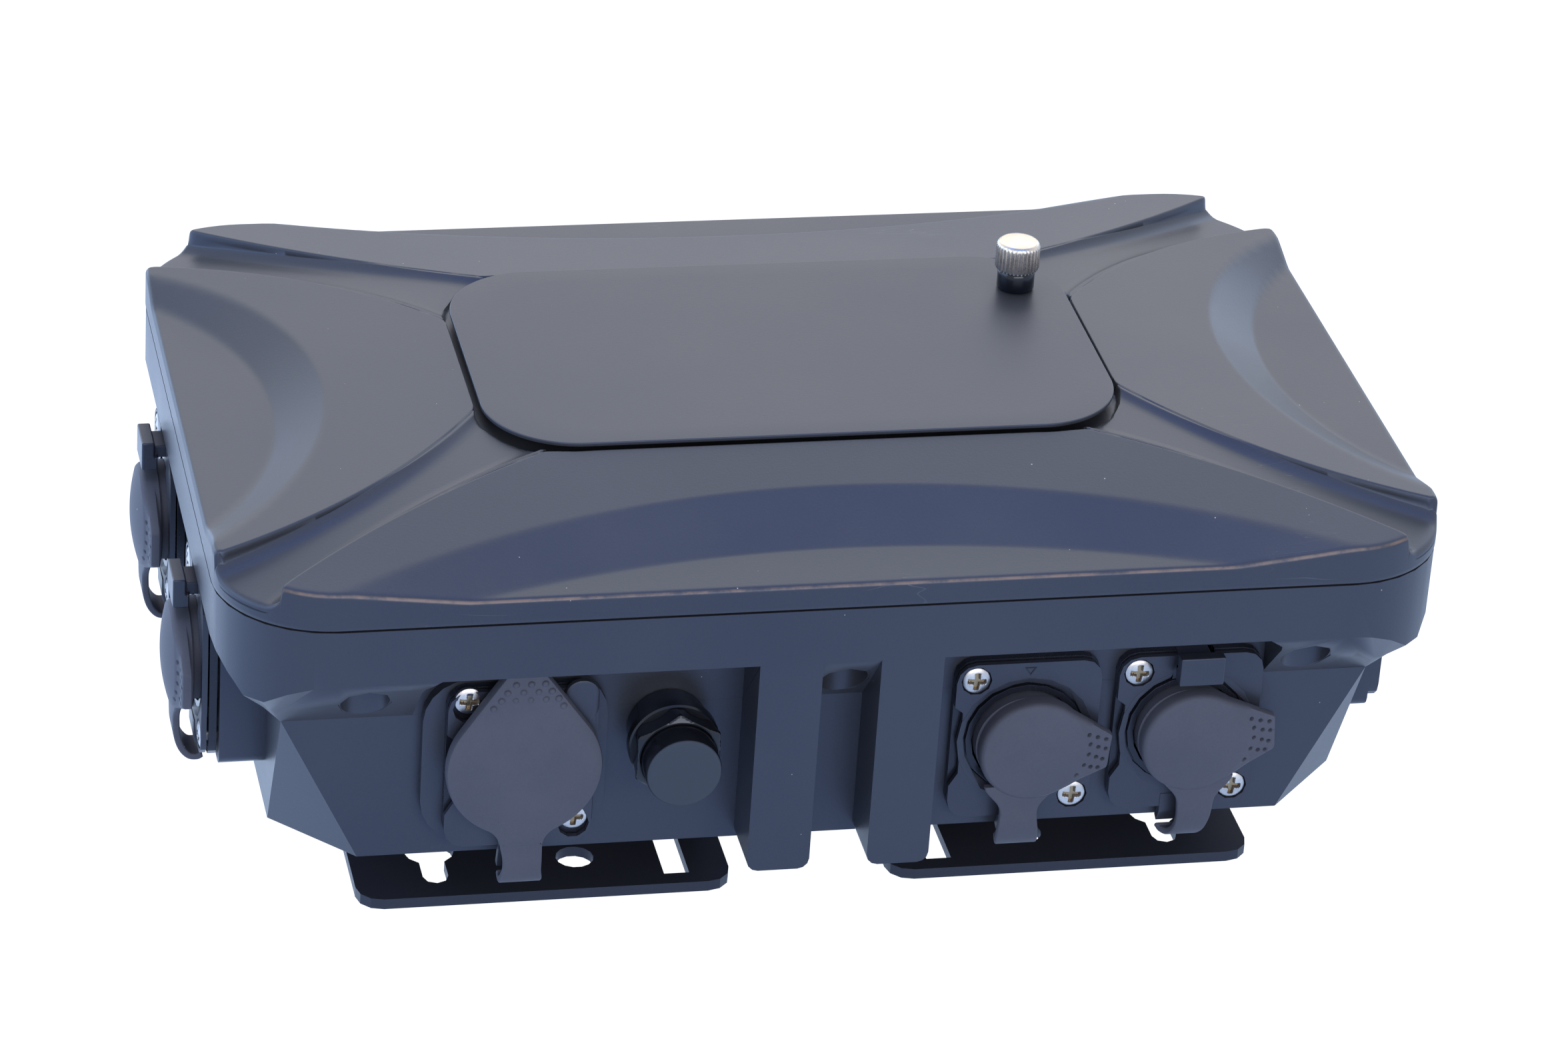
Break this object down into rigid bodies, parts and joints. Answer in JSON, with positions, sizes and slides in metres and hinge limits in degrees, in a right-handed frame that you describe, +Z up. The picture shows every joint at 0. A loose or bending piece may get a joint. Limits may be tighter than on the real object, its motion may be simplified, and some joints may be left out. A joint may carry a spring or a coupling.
{
  "type": "dmx splitter",
  "caption": "Low metal box with flared rim, cover plate with thumbscrew, capped data sockets, capped power inlet, fuse holder and two slotted mounting plates.",
  "frame": {"origin": "middle of the underside of the mounting plates, below the middle of the whole box", "axes": "+Z up through the lid, -Y the front with the inlet, the fuse and two data sockets, -X the side with the other two outputs"},
  "size_m": [0.2196, 0.1452, 0.0895],
  "materials": {
    "housing_paint": "satin dark blue-grey paint with a fine grain, over cast aluminium",
    "plate_paint": "semi-gloss black paint",
    "soft_rubber": "matt dark grey rubber",
    "seal": "matt black rubber",
    "shell": "black, slightly glossy",
    "insert": "black, moulded",
    "screw_steel": "bright zinc plating",
    "nickel": "nickel plating over a knurl",
    "board": "green circuit board",
    "fuse_glass": "clear glass"
  },
  "bodies": {
    "housing": {"blank_plate_1": "housing_paint", "blank_plate_2": "housing_paint", "bracket_left": "plate_paint", "bracket_right": "plate_paint", "bracket_screw_1": "screw_steel", "bracket_screw_2": "screw_steel", "bracket_screw_3": "screw_steel", "bracket_screw_4": "screw_steel", "data_in_frame": "soft_rubber", "data_in_insert": "insert", "data_in_screw_1": "screw_steel", "data_in_screw_2": "screw_steel", "data_in_shell": "shell", "data_out_front_frame": "soft_rubber", "data_out_front_insert": "insert", "data_out_front_screw_1": "screw_steel", "data_out_front_screw_2": "screw_steel", "data_out_front_shell": "shell", "data_out_left_1_frame": "soft_rubber", "data_out_left_1_insert": "insert", "data_out_left_1_screw_1": "screw_steel", "data_out_left_1_screw_2": "screw_steel", "data_out_left_1_shell": "shell", "data_out_left_2_frame": "soft_rubber", "data_out_left_2_insert": "insert", "data_out_left_2_screw_1": "screw_steel", "data_out_left_2_screw_2": "screw_steel", "data_out_left_2_shell": "shell", "fuse_holder": "insert", "fuse_nut": "insert", "housing_base": "housing_paint", "housing_lid": "housing_paint", "lid_gasket": "seal", "lid_screw_1": "screw_steel", "lid_screw_2": "screw_steel", "lid_screw_3": "screw_steel", "lid_screw_4": "screw_steel", "lid_screw_5": "screw_steel", "lid_screw_6": "screw_steel", "main_board": "board", "power_board": "board", "power_frame": "soft_rubber", "power_inlet": "insert", "power_screw_1": "screw_steel", "power_screw_2": "screw_steel", "selector_board": "board"},
    "data_in_cap": {"data_in_cap": "soft_rubber"},
    "data_out_front_cap": {"data_out_front_cap": "soft_rubber"},
    "data_out_left_1_cap": {"data_out_left_1_cap": "soft_rubber"},
    "data_out_left_2_cap": {"data_out_left_2_cap": "soft_rubber"},
    "power_cap": {"power_cap": "soft_rubber"},
    "data_out_front_latch": {"data_out_front_latch": "soft_rubber"},
    "data_out_left_1_latch": {"data_out_left_1_latch": "soft_rubber"},
    "data_out_left_2_latch": {"data_out_left_2_latch": "soft_rubber"},
    "cover": {"cover_plate": "housing_paint"},
    "thumbscrew_collar": {"thumbscrew_collar": "seal"},
    "thumbscrew": {"thumbscrew": "nickel"},
    "fuse_carrier": {"fuse_cartridge": "fuse_glass"},
    "fuse_cap": {"fuse_cap": "insert"}
  },
  "joints": [
    {"name": "data_in_cap_swing", "type": "hinge", "parent": "housing", "child": "data_in_cap", "pos_m": [0.0363, -0.0582, 0.013], "axis": [1, 0, 0], "range_deg": [0, 95]},
    {"name": "data_out_front_cap_swing", "type": "hinge", "parent": "housing", "child": "data_out_front_cap", "pos_m": [0.06545, -0.0582, 0.013], "axis": [1, 0, 0], "range_deg": [0, 95]},
    {"name": "data_out_left_1_cap_swing", "type": "hinge", "parent": "housing", "child": "data_out_left_1_cap", "pos_m": [-0.1042, -0.0226, 0.0183], "axis": [0, -1, 0], "range_deg": [0, 95]},
    {"name": "data_out_left_2_cap_swing", "type": "hinge", "parent": "housing", "child": "data_out_left_2_cap", "pos_m": [-0.1042, 0.0274, 0.0183], "axis": [0, -1, 0], "range_deg": [0, 95]},
    {"name": "power_cap_swing", "type": "hinge", "parent": "housing", "child": "power_cap", "pos_m": [-0.053, -0.0605, 0.0124], "axis": [1, 0, 0], "range_deg": [0, 95]},
    {"name": "data_out_front_latch_push", "type": "slide", "parent": "housing", "child": "data_out_front_latch", "axis": [0, 1, 0], "range_m": [0, 0.001], "stiffness_N_per_m": 1500, "springref_m": -0.0005},
    {"name": "data_out_left_1_latch_push", "type": "slide", "parent": "housing", "child": "data_out_left_1_latch", "axis": [1, 0, 0], "range_m": [0, 0.001], "stiffness_N_per_m": 1500, "springref_m": -0.0005},
    {"name": "data_out_left_2_latch_push", "type": "slide", "parent": "housing", "child": "data_out_left_2_latch", "axis": [1, 0, 0], "range_m": [0, 0.001], "stiffness_N_per_m": 1500, "springref_m": -0.0005},
    {"name": "cover_swing", "type": "hinge", "parent": "housing", "child": "cover", "pos_m": [0.0502, 0.0224, 0.0794], "axis": [0, 0, 1], "range_deg": [0, 100]},
    {"name": "thumbscrew_lift", "type": "slide", "parent": "housing", "child": "thumbscrew_collar", "axis": [0, 0, 1], "range_m": [0, 0.0015]},
    {"name": "thumbscrew_turn", "type": "hinge", "parent": "thumbscrew_collar", "child": "thumbscrew", "pos_m": [0.0502, 0.0224, 0.085], "axis": [0, 0, 1], "range_deg": [0, 1080]},
    {"name": "fuse_lift", "type": "slide", "parent": "housing", "child": "fuse_carrier", "axis": [0, -1, 0], "range_m": [0, 0.005]},
    {"name": "fuse_cap_turn", "type": "hinge", "parent": "fuse_carrier", "child": "fuse_cap", "pos_m": [-0.027, -0.0558, 0.0384], "axis": [0, -1, 0], "range_deg": [0, 1440]}
  ],
  "couplings": [
    {"joint": "thumbscrew_turn", "follows": "thumbscrew_lift", "rad_per_m": 12566},
    {"joint": "fuse_cap_turn", "follows": "fuse_lift", "rad_per_m": 5026.5}
  ]
}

◆ ◆ ◆ ◆

### DESCRIPTION OF THE TASK
Return each line of the data exactly as written above.

### RESPONSE TO THIS EXERCISE
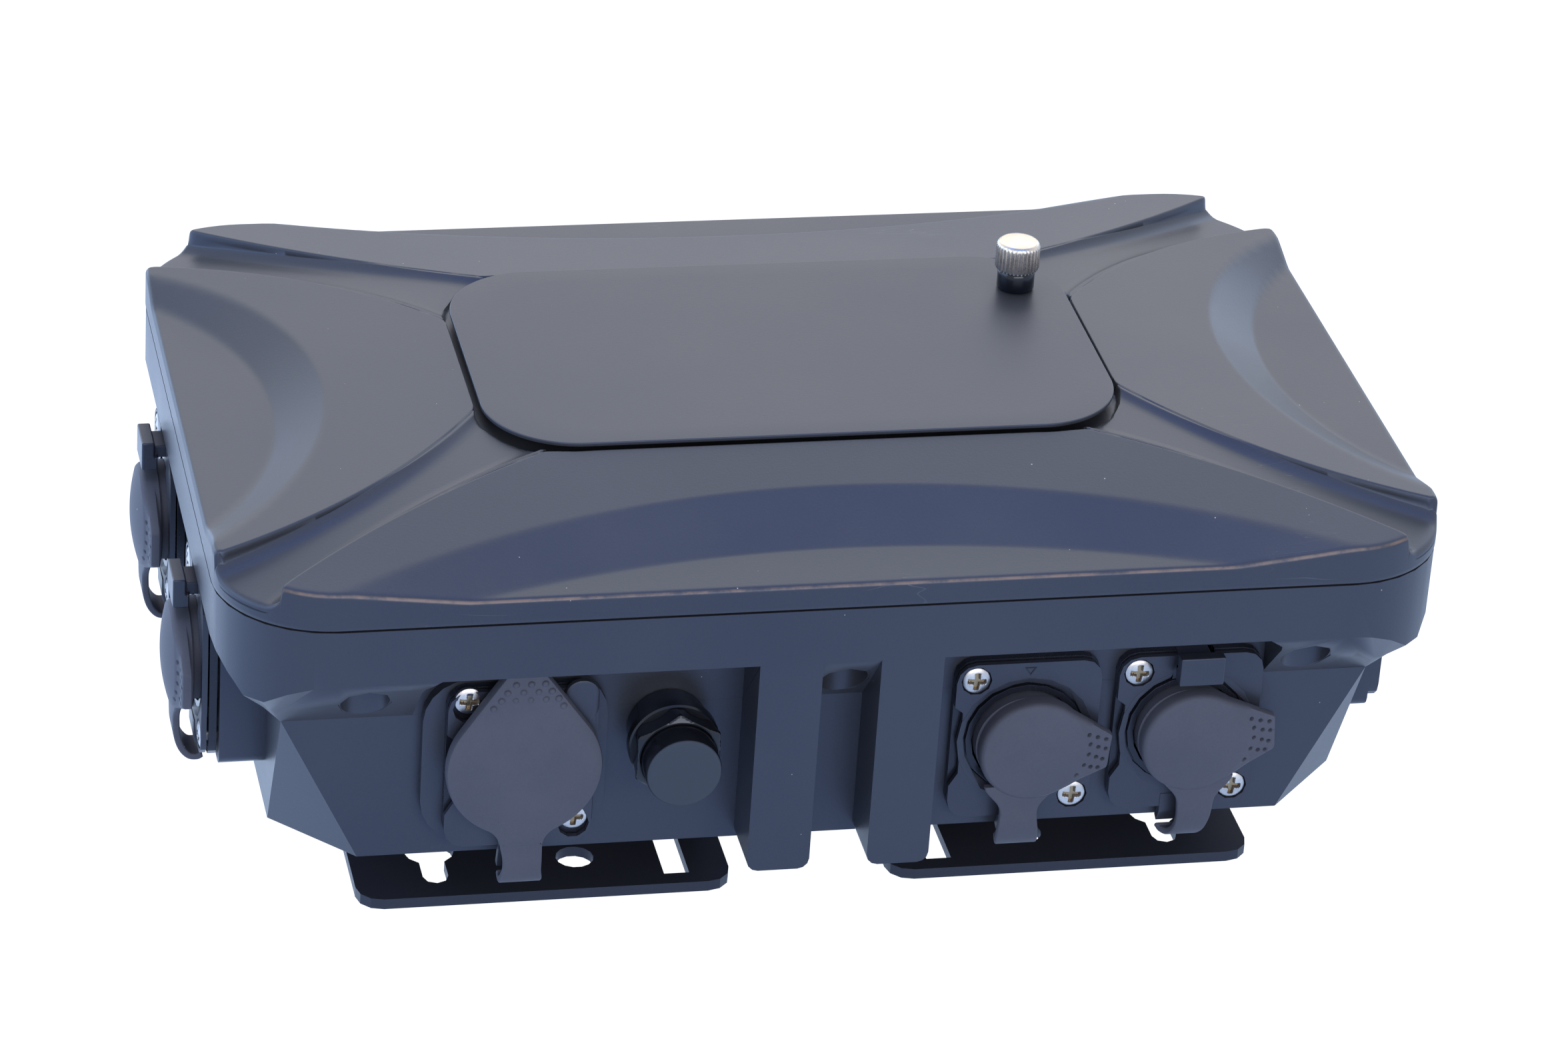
Break this object down into rigid bodies, parts and joints. Answer in JSON, with positions, sizes and slides in metres and hinge limits in degrees, in a right-handed frame that you describe, +Z up. The picture shows every joint at 0. A loose or bending piece may get a joint. Limits may be tighter than on the real object, its motion may be simplified, and some joints may be left out. A joint may carry a spring or a coupling.
{
  "type": "dmx splitter",
  "caption": "Low metal box with flared rim, cover plate with thumbscrew, capped data sockets, capped power inlet, fuse holder and two slotted mounting plates.",
  "frame": {"origin": "middle of the underside of the mounting plates, below the middle of the whole box", "axes": "+Z up through the lid, -Y the front with the inlet, the fuse and two data sockets, -X the side with the other two outputs"},
  "size_m": [0.2196, 0.1452, 0.0895],
  "materials": {
    "housing_paint": "satin dark blue-grey paint with a fine grain, over cast aluminium",
    "plate_paint": "semi-gloss black paint",
    "soft_rubber": "matt dark grey rubber",
    "seal": "matt black rubber",
    "shell": "black, slightly glossy",
    "insert": "black, moulded",
    "screw_steel": "bright zinc plating",
    "nickel": "nickel plating over a knurl",
    "board": "green circuit board",
    "fuse_glass": "clear glass"
  },
  "bodies": {
    "housing": {"blank_plate_1": "housing_paint", "blank_plate_2": "housing_paint", "bracket_left": "plate_paint", "bracket_right": "plate_paint", "bracket_screw_1": "screw_steel", "bracket_screw_2": "screw_steel", "bracket_screw_3": "screw_steel", "bracket_screw_4": "screw_steel", "data_in_frame": "soft_rubber", "data_in_insert": "insert", "data_in_screw_1": "screw_steel", "data_in_screw_2": "screw_steel", "data_in_shell": "shell", "data_out_front_frame": "soft_rubber", "data_out_front_insert": "insert", "data_out_front_screw_1": "screw_steel", "data_out_front_screw_2": "screw_steel", "data_out_front_shell": "shell", "data_out_left_1_frame": "soft_rubber", "data_out_left_1_insert": "insert", "data_out_left_1_screw_1": "screw_steel", "data_out_left_1_screw_2": "screw_steel", "data_out_left_1_shell": "shell", "data_out_left_2_frame": "soft_rubber", "data_out_left_2_insert": "insert", "data_out_left_2_screw_1": "screw_steel", "data_out_left_2_screw_2": "screw_steel", "data_out_left_2_shell": "shell", "fuse_holder": "insert", "fuse_nut": "insert", "housing_base": "housing_paint", "housing_lid": "housing_paint", "lid_gasket": "seal", "lid_screw_1": "screw_steel", "lid_screw_2": "screw_steel", "lid_screw_3": "screw_steel", "lid_screw_4": "screw_steel", "lid_screw_5": "screw_steel", "lid_screw_6": "screw_steel", "main_board": "board", "power_board": "board", "power_frame": "soft_rubber", "power_inlet": "insert", "power_screw_1": "screw_steel", "power_screw_2": "screw_steel", "selector_board": "board"},
    "data_in_cap": {"data_in_cap": "soft_rubber"},
    "data_out_front_cap": {"data_out_front_cap": "soft_rubber"},
    "data_out_left_1_cap": {"data_out_left_1_cap": "soft_rubber"},
    "data_out_left_2_cap": {"data_out_left_2_cap": "soft_rubber"},
    "power_cap": {"power_cap": "soft_rubber"},
    "data_out_front_latch": {"data_out_front_latch": "soft_rubber"},
    "data_out_left_1_latch": {"data_out_left_1_latch": "soft_rubber"},
    "data_out_left_2_latch": {"data_out_left_2_latch": "soft_rubber"},
    "cover": {"cover_plate": "housing_paint"},
    "thumbscrew_collar": {"thumbscrew_collar": "seal"},
    "thumbscrew": {"thumbscrew": "nickel"},
    "fuse_carrier": {"fuse_cartridge": "fuse_glass"},
    "fuse_cap": {"fuse_cap": "insert"}
  },
  "joints": [
    {"name": "data_in_cap_swing", "type": "hinge", "parent": "housing", "child": "data_in_cap", "pos_m": [0.0363, -0.0582, 0.013], "axis": [1, 0, 0], "range_deg": [0, 95]},
    {"name": "data_out_front_cap_swing", "type": "hinge", "parent": "housing", "child": "data_out_front_cap", "pos_m": [0.06545, -0.0582, 0.013], "axis": [1, 0, 0], "range_deg": [0, 95]},
    {"name": "data_out_left_1_cap_swing", "type": "hinge", "parent": "housing", "child": "data_out_left_1_cap", "pos_m": [-0.1042, -0.0226, 0.0183], "axis": [0, -1, 0], "range_deg": [0, 95]},
    {"name": "data_out_left_2_cap_swing", "type": "hinge", "parent": "housing", "child": "data_out_left_2_cap", "pos_m": [-0.1042, 0.0274, 0.0183], "axis": [0, -1, 0], "range_deg": [0, 95]},
    {"name": "power_cap_swing", "type": "hinge", "parent": "housing", "child": "power_cap", "pos_m": [-0.053, -0.0605, 0.0124], "axis": [1, 0, 0], "range_deg": [0, 95]},
    {"name": "data_out_front_latch_push", "type": "slide", "parent": "housing", "child": "data_out_front_latch", "axis": [0, 1, 0], "range_m": [0, 0.001], "stiffness_N_per_m": 1500, "springref_m": -0.0005},
    {"name": "data_out_left_1_latch_push", "type": "slide", "parent": "housing", "child": "data_out_left_1_latch", "axis": [1, 0, 0], "range_m": [0, 0.001], "stiffness_N_per_m": 1500, "springref_m": -0.0005},
    {"name": "data_out_left_2_latch_push", "type": "slide", "parent": "housing", "child": "data_out_left_2_latch", "axis": [1, 0, 0], "range_m": [0, 0.001], "stiffness_N_per_m": 1500, "springref_m": -0.0005},
    {"name": "cover_swing", "type": "hinge", "parent": "housing", "child": "cover", "pos_m": [0.0502, 0.0224, 0.0794], "axis": [0, 0, 1], "range_deg": [0, 100]},
    {"name": "thumbscrew_lift", "type": "slide", "parent": "housing", "child": "thumbscrew_collar", "axis": [0, 0, 1], "range_m": [0, 0.0015]},
    {"name": "thumbscrew_turn", "type": "hinge", "parent": "thumbscrew_collar", "child": "thumbscrew", "pos_m": [0.0502, 0.0224, 0.085], "axis": [0, 0, 1], "range_deg": [0, 1080]},
    {"name": "fuse_lift", "type": "slide", "parent": "housing", "child": "fuse_carrier", "axis": [0, -1, 0], "range_m": [0, 0.005]},
    {"name": "fuse_cap_turn", "type": "hinge", "parent": "fuse_carrier", "child": "fuse_cap", "pos_m": [-0.027, -0.0558, 0.0384], "axis": [0, -1, 0], "range_deg": [0, 1440]}
  ],
  "couplings": [
    {"joint": "thumbscrew_turn", "follows": "thumbscrew_lift", "rad_per_m": 12566},
    {"joint": "fuse_cap_turn", "follows": "fuse_lift", "rad_per_m": 5026.5}
  ]
}